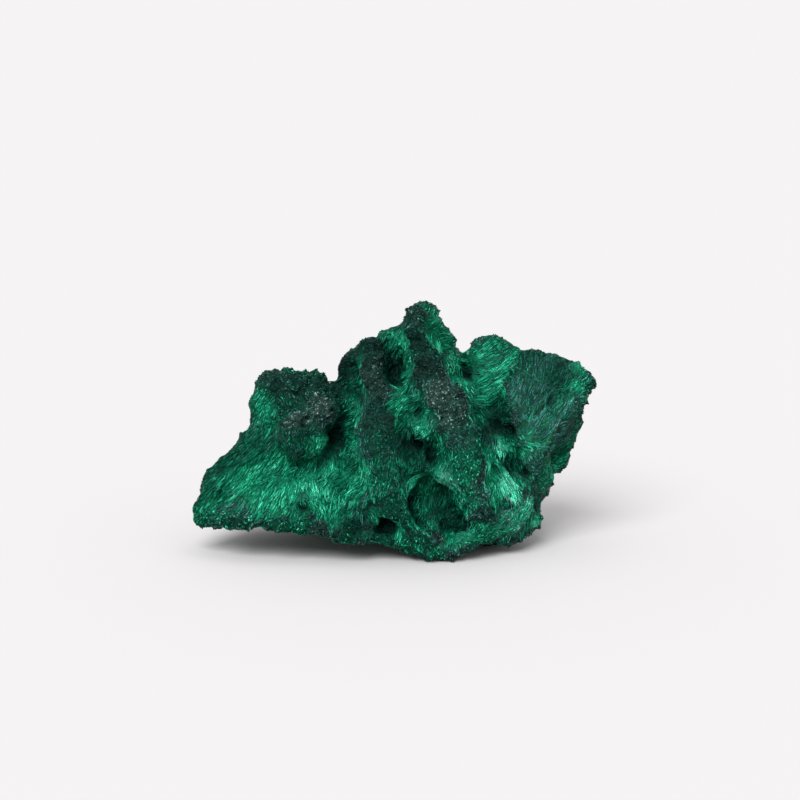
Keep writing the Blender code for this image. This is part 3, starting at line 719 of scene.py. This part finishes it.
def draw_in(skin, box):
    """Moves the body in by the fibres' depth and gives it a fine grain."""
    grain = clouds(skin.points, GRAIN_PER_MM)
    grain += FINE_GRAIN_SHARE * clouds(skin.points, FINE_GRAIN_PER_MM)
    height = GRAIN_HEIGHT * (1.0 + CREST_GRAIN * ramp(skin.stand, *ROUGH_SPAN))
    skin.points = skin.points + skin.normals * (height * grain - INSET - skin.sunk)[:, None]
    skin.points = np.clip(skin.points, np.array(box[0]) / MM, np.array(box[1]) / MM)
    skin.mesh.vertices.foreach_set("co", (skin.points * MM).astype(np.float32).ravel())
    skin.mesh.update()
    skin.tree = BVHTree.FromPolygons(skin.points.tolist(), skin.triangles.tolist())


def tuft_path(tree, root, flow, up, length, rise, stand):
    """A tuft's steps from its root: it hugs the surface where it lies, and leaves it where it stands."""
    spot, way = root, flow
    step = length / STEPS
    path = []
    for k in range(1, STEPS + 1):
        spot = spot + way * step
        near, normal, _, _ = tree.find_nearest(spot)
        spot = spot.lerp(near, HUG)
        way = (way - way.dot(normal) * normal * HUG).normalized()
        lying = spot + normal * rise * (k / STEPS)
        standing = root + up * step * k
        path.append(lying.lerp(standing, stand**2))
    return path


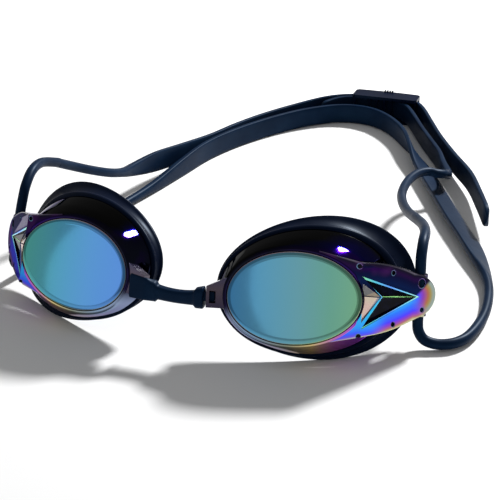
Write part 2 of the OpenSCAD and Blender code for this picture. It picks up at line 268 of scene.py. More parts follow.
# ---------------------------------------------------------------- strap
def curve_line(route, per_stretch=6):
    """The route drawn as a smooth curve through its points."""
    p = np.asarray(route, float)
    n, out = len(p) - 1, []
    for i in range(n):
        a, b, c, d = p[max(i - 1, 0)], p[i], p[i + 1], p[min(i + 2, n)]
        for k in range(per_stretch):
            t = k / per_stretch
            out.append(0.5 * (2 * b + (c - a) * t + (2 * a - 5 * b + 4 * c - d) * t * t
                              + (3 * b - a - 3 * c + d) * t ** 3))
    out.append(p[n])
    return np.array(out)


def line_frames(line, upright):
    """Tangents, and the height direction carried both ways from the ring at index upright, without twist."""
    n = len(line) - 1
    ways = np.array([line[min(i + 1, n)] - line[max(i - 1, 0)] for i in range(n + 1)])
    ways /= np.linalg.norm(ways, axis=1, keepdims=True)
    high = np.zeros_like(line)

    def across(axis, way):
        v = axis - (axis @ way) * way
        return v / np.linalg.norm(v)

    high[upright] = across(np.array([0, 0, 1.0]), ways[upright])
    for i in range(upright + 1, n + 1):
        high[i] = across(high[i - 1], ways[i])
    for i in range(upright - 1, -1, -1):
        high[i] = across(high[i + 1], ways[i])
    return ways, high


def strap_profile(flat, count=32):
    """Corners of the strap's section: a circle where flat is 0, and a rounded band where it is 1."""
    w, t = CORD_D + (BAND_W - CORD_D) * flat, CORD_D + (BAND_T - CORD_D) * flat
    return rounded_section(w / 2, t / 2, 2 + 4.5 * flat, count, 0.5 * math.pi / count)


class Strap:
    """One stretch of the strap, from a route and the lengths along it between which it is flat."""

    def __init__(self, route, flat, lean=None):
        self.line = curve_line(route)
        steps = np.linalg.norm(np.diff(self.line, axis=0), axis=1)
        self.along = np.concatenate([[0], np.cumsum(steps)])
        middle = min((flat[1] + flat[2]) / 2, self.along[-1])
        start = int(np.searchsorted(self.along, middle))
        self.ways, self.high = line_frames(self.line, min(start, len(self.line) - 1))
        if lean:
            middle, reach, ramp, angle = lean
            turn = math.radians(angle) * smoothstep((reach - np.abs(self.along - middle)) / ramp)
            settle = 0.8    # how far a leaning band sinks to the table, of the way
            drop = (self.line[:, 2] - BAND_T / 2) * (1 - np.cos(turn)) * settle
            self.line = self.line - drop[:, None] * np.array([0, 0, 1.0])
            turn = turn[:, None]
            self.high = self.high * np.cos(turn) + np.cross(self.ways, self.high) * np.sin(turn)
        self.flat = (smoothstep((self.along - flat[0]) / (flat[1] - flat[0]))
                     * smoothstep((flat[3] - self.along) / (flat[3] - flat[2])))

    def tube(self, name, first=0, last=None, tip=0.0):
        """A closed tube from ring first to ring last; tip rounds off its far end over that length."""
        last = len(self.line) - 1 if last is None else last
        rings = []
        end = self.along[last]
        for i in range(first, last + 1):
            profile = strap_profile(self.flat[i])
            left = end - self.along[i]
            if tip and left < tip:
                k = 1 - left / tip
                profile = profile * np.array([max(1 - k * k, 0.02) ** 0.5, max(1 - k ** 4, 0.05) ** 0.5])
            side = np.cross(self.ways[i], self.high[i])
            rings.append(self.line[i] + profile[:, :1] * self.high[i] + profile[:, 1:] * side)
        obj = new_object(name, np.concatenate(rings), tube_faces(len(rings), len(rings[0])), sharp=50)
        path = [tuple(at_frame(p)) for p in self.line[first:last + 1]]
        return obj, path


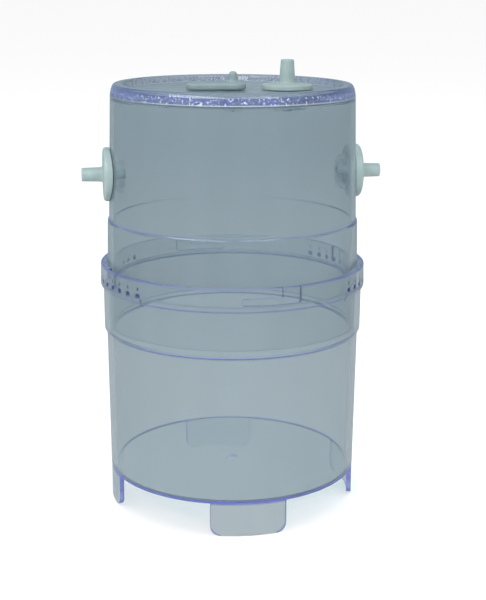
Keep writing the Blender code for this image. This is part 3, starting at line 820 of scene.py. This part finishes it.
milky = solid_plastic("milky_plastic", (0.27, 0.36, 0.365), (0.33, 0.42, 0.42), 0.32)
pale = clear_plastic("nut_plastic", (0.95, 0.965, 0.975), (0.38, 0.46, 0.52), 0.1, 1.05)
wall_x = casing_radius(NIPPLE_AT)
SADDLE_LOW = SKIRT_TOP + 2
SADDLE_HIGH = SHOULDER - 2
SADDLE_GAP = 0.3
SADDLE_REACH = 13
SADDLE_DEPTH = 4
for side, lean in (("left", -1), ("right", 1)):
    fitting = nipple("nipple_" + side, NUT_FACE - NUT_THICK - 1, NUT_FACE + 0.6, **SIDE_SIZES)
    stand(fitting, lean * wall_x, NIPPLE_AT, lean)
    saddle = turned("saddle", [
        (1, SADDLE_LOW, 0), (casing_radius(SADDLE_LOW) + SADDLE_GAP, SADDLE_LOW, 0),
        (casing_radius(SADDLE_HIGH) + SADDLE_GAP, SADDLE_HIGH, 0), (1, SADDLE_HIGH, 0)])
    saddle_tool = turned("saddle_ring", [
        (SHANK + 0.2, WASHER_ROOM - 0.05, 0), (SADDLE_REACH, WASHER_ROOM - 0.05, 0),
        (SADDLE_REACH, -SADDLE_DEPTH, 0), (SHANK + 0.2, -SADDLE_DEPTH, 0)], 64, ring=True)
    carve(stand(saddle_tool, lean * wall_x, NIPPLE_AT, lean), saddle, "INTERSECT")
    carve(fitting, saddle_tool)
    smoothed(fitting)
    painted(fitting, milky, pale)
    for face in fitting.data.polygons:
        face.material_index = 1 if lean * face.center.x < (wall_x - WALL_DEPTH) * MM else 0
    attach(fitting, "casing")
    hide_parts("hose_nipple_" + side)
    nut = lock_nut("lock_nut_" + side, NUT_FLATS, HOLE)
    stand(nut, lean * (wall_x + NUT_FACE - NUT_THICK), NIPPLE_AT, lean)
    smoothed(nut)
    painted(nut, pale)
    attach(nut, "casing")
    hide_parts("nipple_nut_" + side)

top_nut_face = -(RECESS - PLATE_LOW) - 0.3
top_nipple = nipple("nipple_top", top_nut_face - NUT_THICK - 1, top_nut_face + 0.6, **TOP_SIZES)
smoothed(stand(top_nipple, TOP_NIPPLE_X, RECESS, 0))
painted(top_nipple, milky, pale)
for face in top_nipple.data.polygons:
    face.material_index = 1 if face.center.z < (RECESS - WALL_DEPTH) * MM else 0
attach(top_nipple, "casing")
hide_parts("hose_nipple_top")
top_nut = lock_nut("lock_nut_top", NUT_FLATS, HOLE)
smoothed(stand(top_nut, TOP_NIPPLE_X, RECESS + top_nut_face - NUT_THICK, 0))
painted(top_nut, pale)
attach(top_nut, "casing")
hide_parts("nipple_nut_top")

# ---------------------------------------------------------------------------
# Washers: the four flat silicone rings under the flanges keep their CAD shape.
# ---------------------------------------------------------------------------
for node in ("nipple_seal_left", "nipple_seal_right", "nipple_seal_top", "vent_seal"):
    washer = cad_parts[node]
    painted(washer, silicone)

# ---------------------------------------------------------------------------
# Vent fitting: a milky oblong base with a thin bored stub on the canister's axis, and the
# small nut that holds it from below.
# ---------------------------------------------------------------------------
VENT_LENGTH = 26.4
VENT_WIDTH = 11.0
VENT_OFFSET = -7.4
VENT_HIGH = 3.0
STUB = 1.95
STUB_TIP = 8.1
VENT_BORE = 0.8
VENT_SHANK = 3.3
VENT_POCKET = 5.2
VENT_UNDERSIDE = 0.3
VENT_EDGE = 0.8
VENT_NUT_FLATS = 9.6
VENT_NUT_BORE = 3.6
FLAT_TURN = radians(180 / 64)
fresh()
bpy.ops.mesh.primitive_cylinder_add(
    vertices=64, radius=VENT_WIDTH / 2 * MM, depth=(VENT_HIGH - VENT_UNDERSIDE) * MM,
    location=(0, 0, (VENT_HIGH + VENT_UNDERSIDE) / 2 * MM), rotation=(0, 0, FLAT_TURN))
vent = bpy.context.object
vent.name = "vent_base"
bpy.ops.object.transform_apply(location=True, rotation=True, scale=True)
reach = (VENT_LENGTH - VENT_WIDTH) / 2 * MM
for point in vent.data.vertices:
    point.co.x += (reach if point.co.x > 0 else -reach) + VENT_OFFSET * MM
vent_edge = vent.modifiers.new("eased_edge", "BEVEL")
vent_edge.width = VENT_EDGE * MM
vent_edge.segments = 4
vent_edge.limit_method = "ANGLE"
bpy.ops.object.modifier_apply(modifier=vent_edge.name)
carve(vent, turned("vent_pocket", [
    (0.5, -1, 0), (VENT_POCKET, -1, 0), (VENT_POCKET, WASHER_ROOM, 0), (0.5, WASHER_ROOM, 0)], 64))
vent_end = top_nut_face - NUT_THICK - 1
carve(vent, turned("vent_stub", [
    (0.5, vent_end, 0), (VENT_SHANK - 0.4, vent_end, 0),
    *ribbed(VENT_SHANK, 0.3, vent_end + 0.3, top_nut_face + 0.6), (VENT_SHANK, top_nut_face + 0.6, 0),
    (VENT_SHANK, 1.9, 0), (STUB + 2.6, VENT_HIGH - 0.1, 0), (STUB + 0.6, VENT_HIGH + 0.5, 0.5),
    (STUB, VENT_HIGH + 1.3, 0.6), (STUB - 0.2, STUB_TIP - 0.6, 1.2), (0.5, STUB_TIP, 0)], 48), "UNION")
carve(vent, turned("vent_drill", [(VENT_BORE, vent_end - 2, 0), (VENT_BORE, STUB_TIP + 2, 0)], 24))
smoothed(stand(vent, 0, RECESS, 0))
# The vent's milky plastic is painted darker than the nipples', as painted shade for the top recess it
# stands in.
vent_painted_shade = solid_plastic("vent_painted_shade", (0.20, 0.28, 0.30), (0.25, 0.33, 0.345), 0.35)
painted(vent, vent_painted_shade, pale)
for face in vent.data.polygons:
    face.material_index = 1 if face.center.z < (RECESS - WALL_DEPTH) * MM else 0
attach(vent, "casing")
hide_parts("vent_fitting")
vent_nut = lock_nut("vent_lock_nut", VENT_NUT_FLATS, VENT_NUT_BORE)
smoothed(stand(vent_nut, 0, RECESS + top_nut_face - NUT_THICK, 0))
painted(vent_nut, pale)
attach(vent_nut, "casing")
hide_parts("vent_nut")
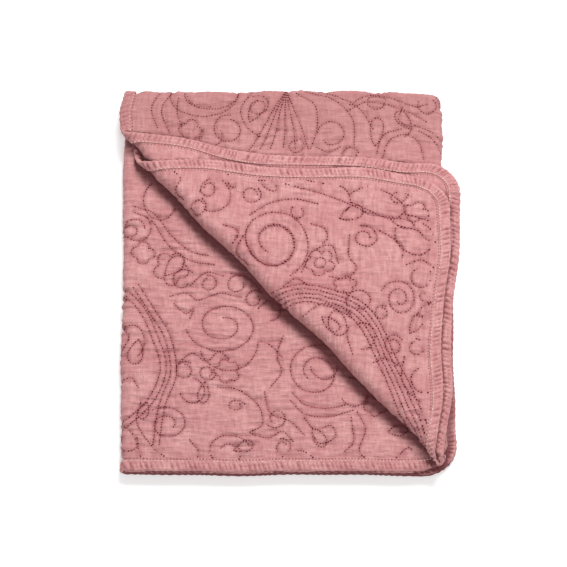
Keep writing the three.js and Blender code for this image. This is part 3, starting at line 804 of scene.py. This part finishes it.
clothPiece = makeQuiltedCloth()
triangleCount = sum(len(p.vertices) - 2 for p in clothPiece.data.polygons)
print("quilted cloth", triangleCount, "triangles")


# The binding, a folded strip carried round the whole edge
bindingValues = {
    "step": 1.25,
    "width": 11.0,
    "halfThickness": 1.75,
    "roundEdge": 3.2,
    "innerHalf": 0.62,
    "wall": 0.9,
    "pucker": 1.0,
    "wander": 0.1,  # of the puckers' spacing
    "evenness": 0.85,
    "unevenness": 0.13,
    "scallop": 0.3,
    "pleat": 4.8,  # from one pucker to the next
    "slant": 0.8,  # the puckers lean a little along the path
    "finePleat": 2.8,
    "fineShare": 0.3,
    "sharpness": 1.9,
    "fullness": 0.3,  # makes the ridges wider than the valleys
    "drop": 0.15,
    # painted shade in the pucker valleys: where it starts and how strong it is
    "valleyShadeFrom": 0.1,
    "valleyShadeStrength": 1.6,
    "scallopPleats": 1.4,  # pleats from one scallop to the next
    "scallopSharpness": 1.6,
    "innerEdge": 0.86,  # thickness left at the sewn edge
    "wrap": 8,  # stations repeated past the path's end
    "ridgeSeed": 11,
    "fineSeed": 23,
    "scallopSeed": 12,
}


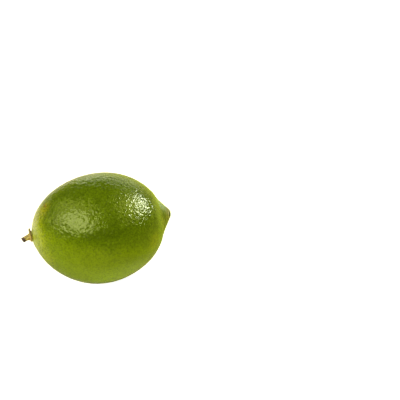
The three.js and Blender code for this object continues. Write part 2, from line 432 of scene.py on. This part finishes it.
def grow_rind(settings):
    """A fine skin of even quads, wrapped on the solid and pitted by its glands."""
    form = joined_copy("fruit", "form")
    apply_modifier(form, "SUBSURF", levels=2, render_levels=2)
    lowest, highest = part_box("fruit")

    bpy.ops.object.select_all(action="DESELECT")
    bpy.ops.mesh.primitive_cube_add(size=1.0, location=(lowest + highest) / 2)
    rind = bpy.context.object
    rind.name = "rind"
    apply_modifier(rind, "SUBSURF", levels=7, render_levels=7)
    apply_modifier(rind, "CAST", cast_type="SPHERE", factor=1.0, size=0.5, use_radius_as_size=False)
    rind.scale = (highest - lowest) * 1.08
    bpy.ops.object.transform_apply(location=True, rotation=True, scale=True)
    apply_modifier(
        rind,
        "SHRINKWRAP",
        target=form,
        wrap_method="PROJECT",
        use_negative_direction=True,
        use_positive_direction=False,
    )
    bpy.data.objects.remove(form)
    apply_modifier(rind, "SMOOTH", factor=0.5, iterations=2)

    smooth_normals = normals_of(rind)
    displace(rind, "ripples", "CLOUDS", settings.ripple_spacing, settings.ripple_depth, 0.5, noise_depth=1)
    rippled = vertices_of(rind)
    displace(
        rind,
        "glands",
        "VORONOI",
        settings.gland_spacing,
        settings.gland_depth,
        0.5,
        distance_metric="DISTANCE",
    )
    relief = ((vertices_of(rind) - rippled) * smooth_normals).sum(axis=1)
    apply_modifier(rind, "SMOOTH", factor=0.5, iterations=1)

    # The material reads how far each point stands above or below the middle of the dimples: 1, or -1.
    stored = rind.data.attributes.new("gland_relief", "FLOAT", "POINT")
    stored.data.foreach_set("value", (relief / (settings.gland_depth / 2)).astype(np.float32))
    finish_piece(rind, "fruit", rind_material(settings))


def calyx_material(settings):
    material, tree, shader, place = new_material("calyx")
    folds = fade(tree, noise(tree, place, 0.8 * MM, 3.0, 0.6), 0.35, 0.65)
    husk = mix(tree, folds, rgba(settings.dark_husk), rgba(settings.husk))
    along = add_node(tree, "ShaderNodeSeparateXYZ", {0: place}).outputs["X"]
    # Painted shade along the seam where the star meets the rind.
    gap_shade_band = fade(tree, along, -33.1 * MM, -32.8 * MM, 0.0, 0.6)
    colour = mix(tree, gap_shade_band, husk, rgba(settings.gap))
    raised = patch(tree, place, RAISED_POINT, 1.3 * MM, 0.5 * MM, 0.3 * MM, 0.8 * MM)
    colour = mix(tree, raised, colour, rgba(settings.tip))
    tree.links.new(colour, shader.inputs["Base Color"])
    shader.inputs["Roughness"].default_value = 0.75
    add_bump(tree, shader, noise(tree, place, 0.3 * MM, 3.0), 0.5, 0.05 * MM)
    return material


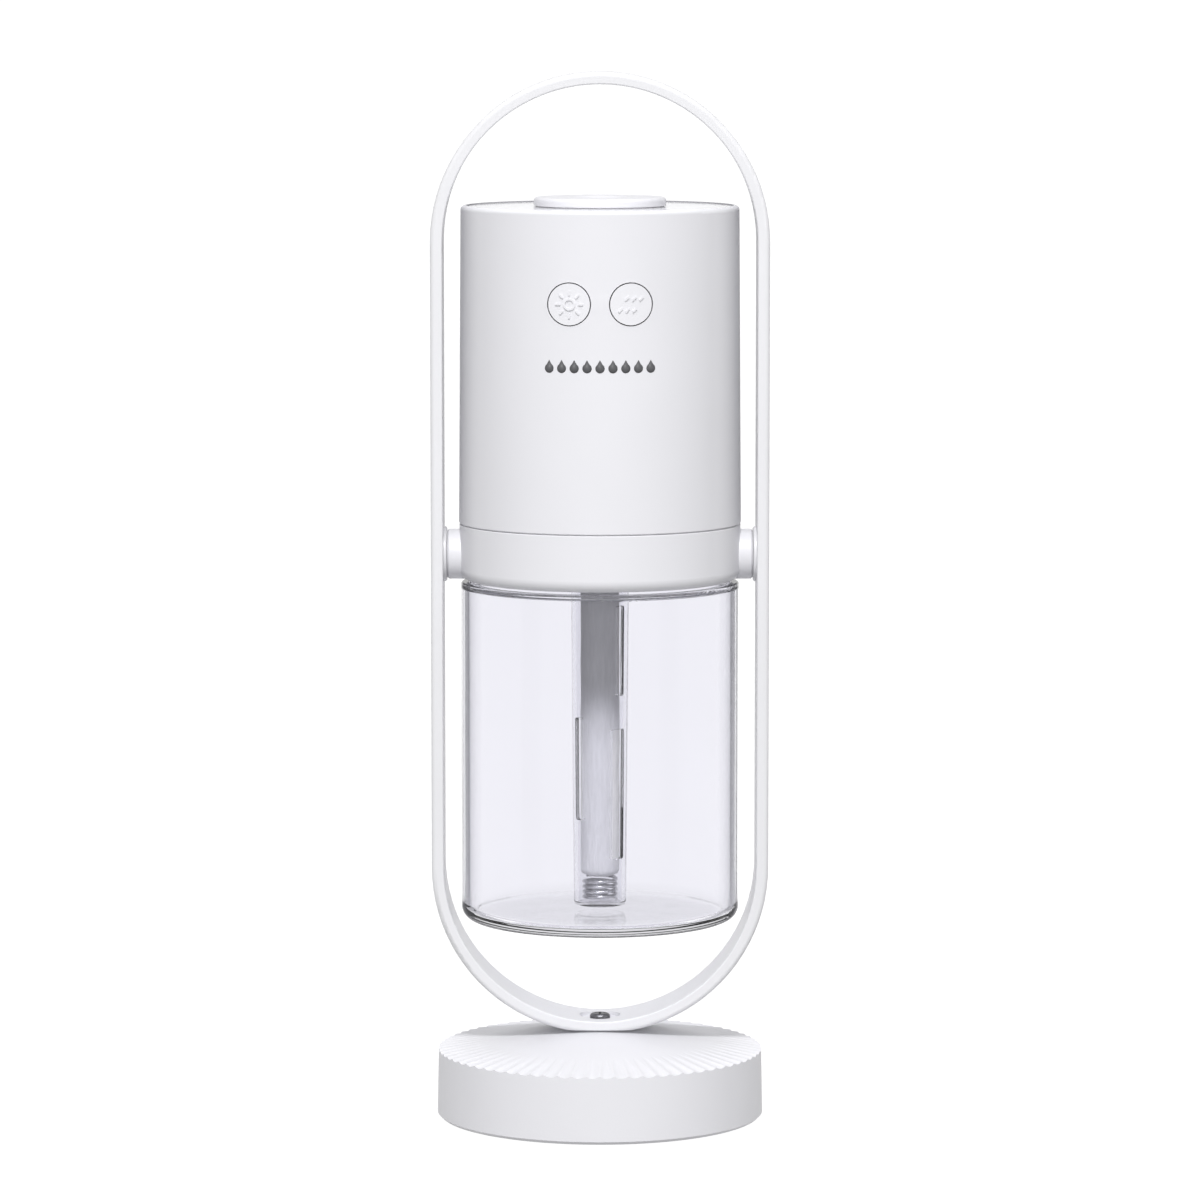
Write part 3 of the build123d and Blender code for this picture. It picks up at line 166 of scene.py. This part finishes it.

• • • • •

Task details: Only the lines from the first line of the records through the line containing "return np.array(out)" should be repeated, exactly as they appear.

Worked solution:
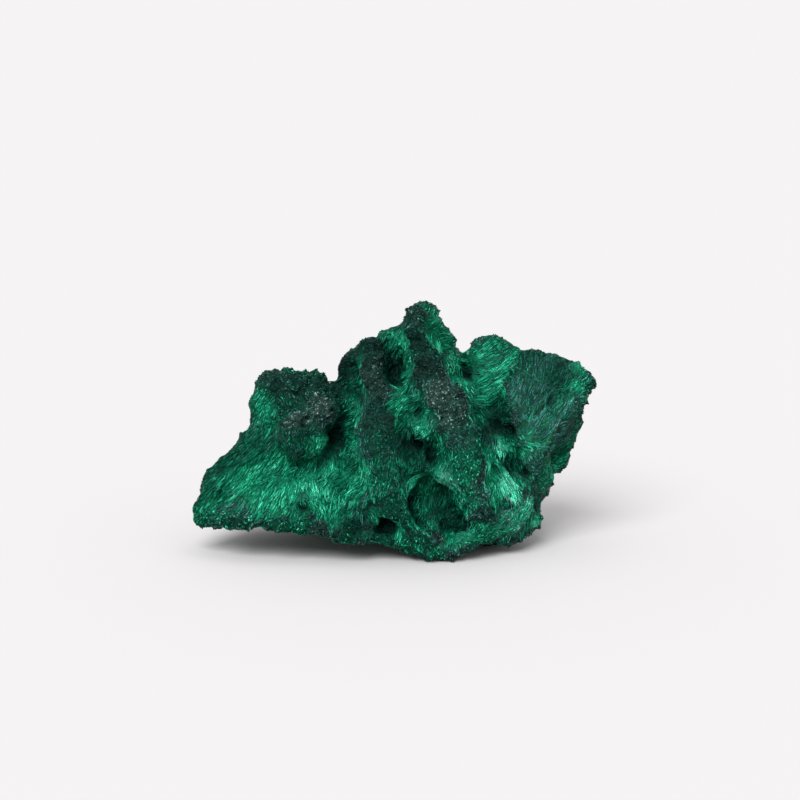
Keep writing the Blender code for this image. This is part 3, starting at line 719 of scene.py. This part finishes it.
def draw_in(skin, box):
    """Moves the body in by the fibres' depth and gives it a fine grain."""
    grain = clouds(skin.points, GRAIN_PER_MM)
    grain += FINE_GRAIN_SHARE * clouds(skin.points, FINE_GRAIN_PER_MM)
    height = GRAIN_HEIGHT * (1.0 + CREST_GRAIN * ramp(skin.stand, *ROUGH_SPAN))
    skin.points = skin.points + skin.normals * (height * grain - INSET - skin.sunk)[:, None]
    skin.points = np.clip(skin.points, np.array(box[0]) / MM, np.array(box[1]) / MM)
    skin.mesh.vertices.foreach_set("co", (skin.points * MM).astype(np.float32).ravel())
    skin.mesh.update()
    skin.tree = BVHTree.FromPolygons(skin.points.tolist(), skin.triangles.tolist())


def tuft_path(tree, root, flow, up, length, rise, stand):
    """A tuft's steps from its root: it hugs the surface where it lies, and leaves it where it stands."""
    spot, way = root, flow
    step = length / STEPS
    path = []
    for k in range(1, STEPS + 1):
        spot = spot + way * step
        near, normal, _, _ = tree.find_nearest(spot)
        spot = spot.lerp(near, HUG)
        way = (way - way.dot(normal) * normal * HUG).normalized()
        lying = spot + normal * rise * (k / STEPS)
        standing = root + up * step * k
        path.append(lying.lerp(standing, stand**2))
    return path


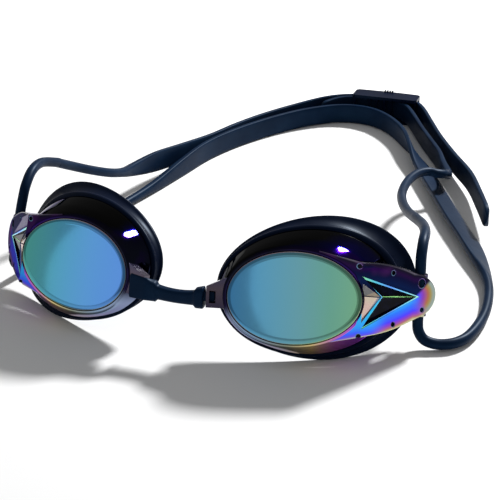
Write part 2 of the OpenSCAD and Blender code for this picture. It picks up at line 268 of scene.py. More parts follow.
# ---------------------------------------------------------------- strap
def curve_line(route, per_stretch=6):
    """The route drawn as a smooth curve through its points."""
    p = np.asarray(route, float)
    n, out = len(p) - 1, []
    for i in range(n):
        a, b, c, d = p[max(i - 1, 0)], p[i], p[i + 1], p[min(i + 2, n)]
        for k in range(per_stretch):
            t = k / per_stretch
            out.append(0.5 * (2 * b + (c - a) * t + (2 * a - 5 * b + 4 * c - d) * t * t
                              + (3 * b - a - 3 * c + d) * t ** 3))
    out.append(p[n])
    return np.array(out)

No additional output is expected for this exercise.